Tesco Plc, Britain's biggest retailer, plans to open new stores and create 20,000 new jobs in the UK over the next two years as it battles back from a profit warning earlier this year and seeks to tackle a drop in UK market share.

Britain's biggest private sector employer said as part of the plan it would update existing stores, open new outlets and would look to make a "significant investment" in customer service.

It also said it would look to take on unemployed young people and expand its apprenticeship programme to provide 10,000 apprenticeships.

"We will invest in more staff on the sales floor at busy times, (provide) greater expertise and help in the crucial areas of fresh food, and enhanced quality and service across our stores at all times," Richard Brasher, Tesco's UK chief executive, said in a statement.

"With youth unemployment at record levels, we're determined to target many of our new jobs at young people currently out of work, so that in this difficult jobs market those who need help the most will get it."

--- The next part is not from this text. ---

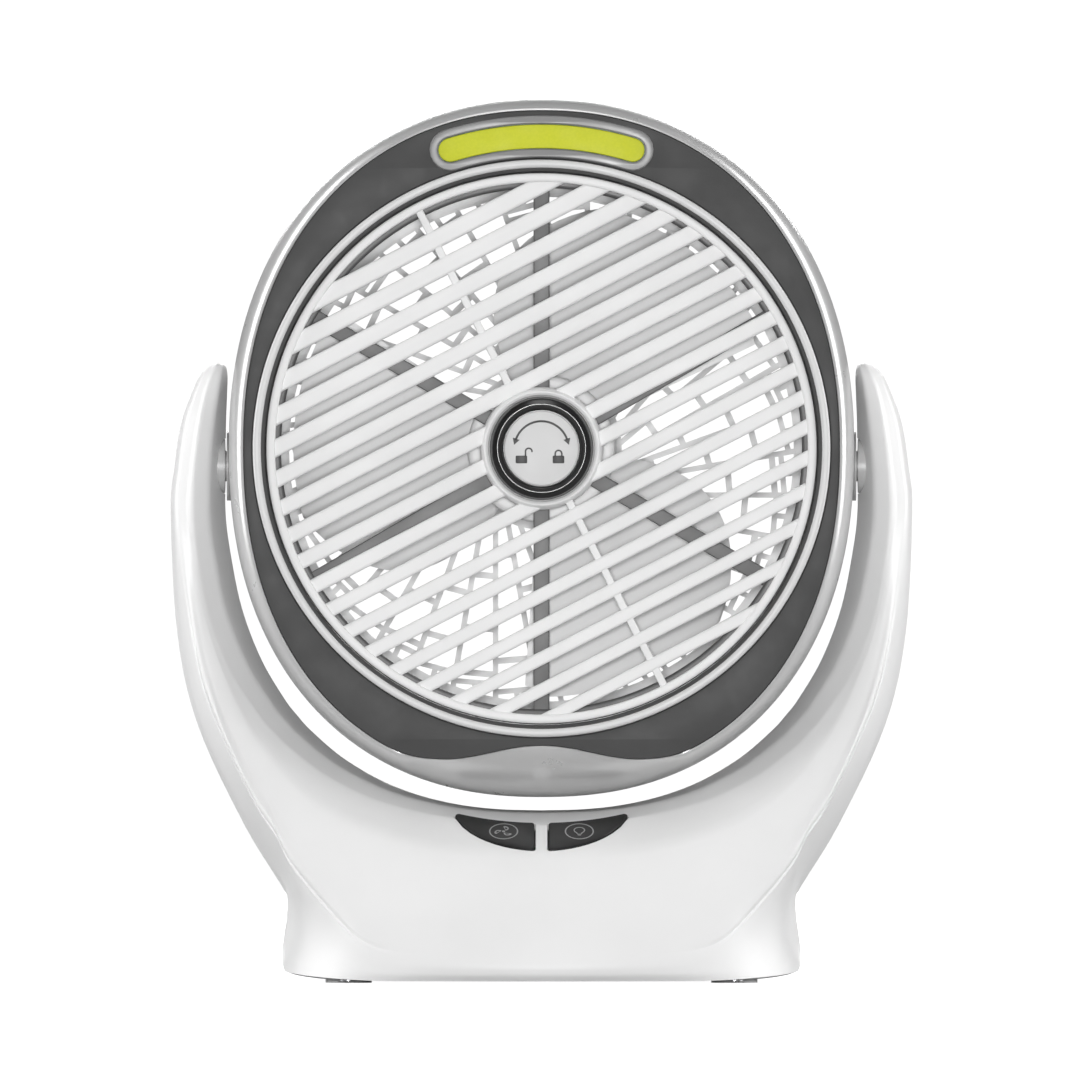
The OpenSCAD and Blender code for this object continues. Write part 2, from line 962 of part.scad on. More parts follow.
module blade() {
    points = [for (s = [0, 1]) for (i = [0 : blade_cols]) for (j = [0 : blade_rows])
        blade_point(i / blade_cols, j / blade_rows, 2 * s - 1)];
    fronts = [for (i = [0 : blade_cols - 1]) for (j = [0 : blade_rows - 1])
        for (t = [[0, 0, 1, 0, 1, 1], [0, 0, 1, 1, 0, 1]])
            [blade_index(i + t[0], j + t[1], 0), blade_index(i + t[2], j + t[3], 0),
                blade_index(i + t[4], j + t[5], 0)]];
    backs = [for (f = fronts) [f[0] + blade_side, f[2] + blade_side, f[1] + blade_side]];
    rim = concat(
        [for (i = [0 : blade_cols]) [i, 0]],
        [for (j = [1 : blade_rows]) [blade_cols, j]],
        [for (i = [1 : blade_cols]) [blade_cols - i, blade_rows]],
        [for (j = [1 : blade_rows - 1]) [0, blade_rows - j]]);
    count = len(rim);
    edges = [for (k = [0 : count - 1])
        let (a = rim[k], b = rim[(k + 1) % count])
        for (t = [0, 1])
            t == 0
                ? [blade_index(a[0], a[1], 0), blade_index(b[0], b[1], 1),
                    blade_index(b[0], b[1], 0)]
                : [blade_index(a[0], a[1], 0), blade_index(a[0], a[1], 1),
                    blade_index(b[0], b[1], 1)]];
    polyhedron(points, concat(fronts, backs, edges), convexity = 4);
}

bush_r = 4;

module impeller()
    color(light_grey)
        about_hub() {
            difference() {
                disc(impeller_hub_r, impeller_front, impeller_back);
                disc(impeller_hub_r - 2, impeller_front + 2, impeller_back + 1);
            }
            difference() {
                disc(6, impeller_front + 1, 0.8);
                disc(bush_r, impeller_front - 1, 2);
            }
            difference() {
                for (i = [0 : blade_count - 1])
                    rotate([0, 0, 360 / blade_count * i])
                        blade();
                disc(impeller_hub_r - 0.6, impeller_front - 2, impeller_back + 4);
            }
        }

module impeller_bush()
    color("peru")
        about_hub()
            ring(bush_r - 0.02, shaft_r + 0.01, impeller_front + 2.2, 0.6);

module motor_shaft()
    color(steel)
        about_hub()
            disc(shaft_r, impeller_front + 2.2, 26);

module motor_rotor()
    color("peru")
        about_hub() {
            ring(9.6, shaft_r + 0.01, motor_front + 4, motor_back - 5);
            ring(4.6, shaft_r + 0.01, motor_back - 4.8, motor_back - 2.2);
        }

// ---- the lock knob -----------------------------------------------------------------------

knob_front = -32.6;
knob_back = collar_floor - 0.4;
knob_r = 13.4;
knob_inner_r = 10;
stem_r = 5;

module lock_knob()
    color(black)
        about_hub()
            difference() {
                disc(knob_r, knob_front, knob_back);
                disc(knob_inner_r, knob_front - 1, knob_front + 1.6);
                disc(stem_r + 0.02, knob_front + 3, knob_back + 1);
            }

module knob_face()
    color(light_grey)
        about_hub()
            disc(9.7, knob_front + 0.5, knob_front + 1.58);

module knob_stem()
    color(black)
        about_hub() {
            disc(stem_r, knob_front + 3.1, -12.6);
            translate([-lug_half_l, -lug_w / 2, -14.4])
                cube([2 * lug_half_l, lug_w, 1.8]);
        }

module knob_clip()
    color(steel)
        about_hub()
            ring(7.4, stem_r + 0.02, -21.5, -20.6);

base_front_shell();
base_rear_shell();
base_bottom_plate();
rubber_feet();
bottom_screws();
shell_screws();
battery_cells();
battery_holder();
control_board();
charge_socket();
charge_lamp();
button_board();
button_switches();
pivot_bushes();
fan_button();
light_button();
head_shell();
rear_grille();
front_bezel();
trim_ring();
spoke_frame();
front_grille();
lamp_surround();
lamp_diffuser();
lamp_board();
head_screws();
pivot_pins();
friction_washers();
pivot_nuts();
motor_can();
motor_magnets();
motor_end_cap();
motor_bearings();
motor_screws();
impeller();
impeller_bush();
motor_shaft();
motor_rotor();
lock_knob();
knob_face();
knob_stem();
knob_clip();
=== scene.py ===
"""A rechargeable desk fan with a lamp strip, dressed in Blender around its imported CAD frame."""
import json
import math

import bmesh
import bpy
import numpy as np
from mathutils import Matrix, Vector


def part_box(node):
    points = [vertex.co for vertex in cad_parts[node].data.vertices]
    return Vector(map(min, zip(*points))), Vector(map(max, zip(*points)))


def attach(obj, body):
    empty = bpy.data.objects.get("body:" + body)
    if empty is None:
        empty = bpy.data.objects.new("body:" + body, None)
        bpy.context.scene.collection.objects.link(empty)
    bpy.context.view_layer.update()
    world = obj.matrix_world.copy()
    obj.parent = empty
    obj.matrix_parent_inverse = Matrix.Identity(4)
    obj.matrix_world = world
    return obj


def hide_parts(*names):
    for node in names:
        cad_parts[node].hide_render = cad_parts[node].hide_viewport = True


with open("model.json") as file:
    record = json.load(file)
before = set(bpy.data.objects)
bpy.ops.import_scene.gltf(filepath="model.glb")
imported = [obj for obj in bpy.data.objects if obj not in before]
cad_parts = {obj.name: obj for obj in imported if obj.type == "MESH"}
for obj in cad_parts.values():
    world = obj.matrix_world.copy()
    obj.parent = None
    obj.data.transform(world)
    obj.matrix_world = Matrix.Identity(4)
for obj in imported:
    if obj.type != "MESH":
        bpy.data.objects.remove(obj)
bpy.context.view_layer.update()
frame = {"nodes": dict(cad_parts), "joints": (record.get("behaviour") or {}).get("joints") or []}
nodes = frame["nodes"]

MM = 0.001

# ---- places taken from the frame, in millimetres --------------------------------------------


def box_mm(node):
    low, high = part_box(node)
    return [c / MM for c in low], [c / MM for c in high]


JOINTS = {j["name"]: j for j in frame["joints"]}
PIVOT_Z = JOINTS["head_tilt"]["pos_m"][2] / MM
HUB_Z = JOINTS["impeller_spin"]["pos_m"][2] / MM
HEAD_LOW, HEAD_HIGH = box_mm("head_shell")
HEAD_HALF_W = (HEAD_HIGH[0] - HEAD_LOW[0]) / 2
HEAD_HALF_H = (HEAD_HIGH[2] - HEAD_LOW[2]) / 2
HEAD_MID_Z = (HEAD_HIGH[2] + HEAD_LOW[2]) / 2
HEAD_FRONT = HEAD_LOW[1]
HEAD_REAR = HEAD_HIGH[1]
STAND_LOW, STAND_HIGH = box_mm("base_front_shell")
STAND_BOTTOM = STAND_LOW[2]
ARM_TOP = STAND_HIGH[2]

# ---- mesh helpers ---------------------------------------------------------------------------


def add_mesh(name, points, faces, material, smooth=True):
    """An object from points in millimetres."""
    mesh = bpy.data.meshes.new(name)
    mesh.from_pydata([[c * MM for c in p] for p in points], [], faces)
    mesh.validate()
    mesh.update()
    obj = bpy.data.objects.new(name, mesh)
    bpy.context.scene.collection.objects.link(obj)
    mesh.materials.append(material)
    for polygon in mesh.polygons:
        polygon.use_smooth = smooth
    return obj


MERGE = 0.002  # points closer than this, in millimetres, are one


def join_doubles(work, distance):
    """Joins points that lie within the distance, and drops edges left without a face."""
    bmesh.ops.remove_doubles(work, verts=work.verts, dist=distance * MM)
    loose = [edge for edge in work.edges if not edge.link_faces]
    bmesh.ops.delete(work, geom=loose, context="EDGES")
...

Tesco's share of the British grocery market fell to levels not seen since 2005 last month, according to industry data. Market research by Kantar WorldPanel said Tesco's market share fell 0.6 percent year on year to 29.7 percent in the 12 weeks to Feb. 19.

Tesco, which issued its first profit warning in living memory in January, did not specify how much it would invest in the scheme or how many new stores it would open.

Britain's unemployment rate runs at 8.4 percent, data from the Office for National Statistics showed last month.

The politically sensitive number of young people without a job ticked down to 1.038 million in the three months to December, taking the unemployment rate for 16- to 24-year-olds to 22.2 percent. Youth unemployment rose above the 1 million mark last November for the first time since comparable records began.

British Prime Minister David Cameron said Tesco's move was "a massive confidence boost" for the British economy.

"Their commitment to creating jobs and opportunities for young people at what is a difficult time for the economy is fantastic news for the UK as a whole and for those people they will help into work," said Cameron.

Britain's government has been relying on private firms to create enough jobs to make up for the estimated 700,000 jobs it is cutting in the public sector as part of its austerity programme, aimed at erasing the country's huge budget deficit over the next five years.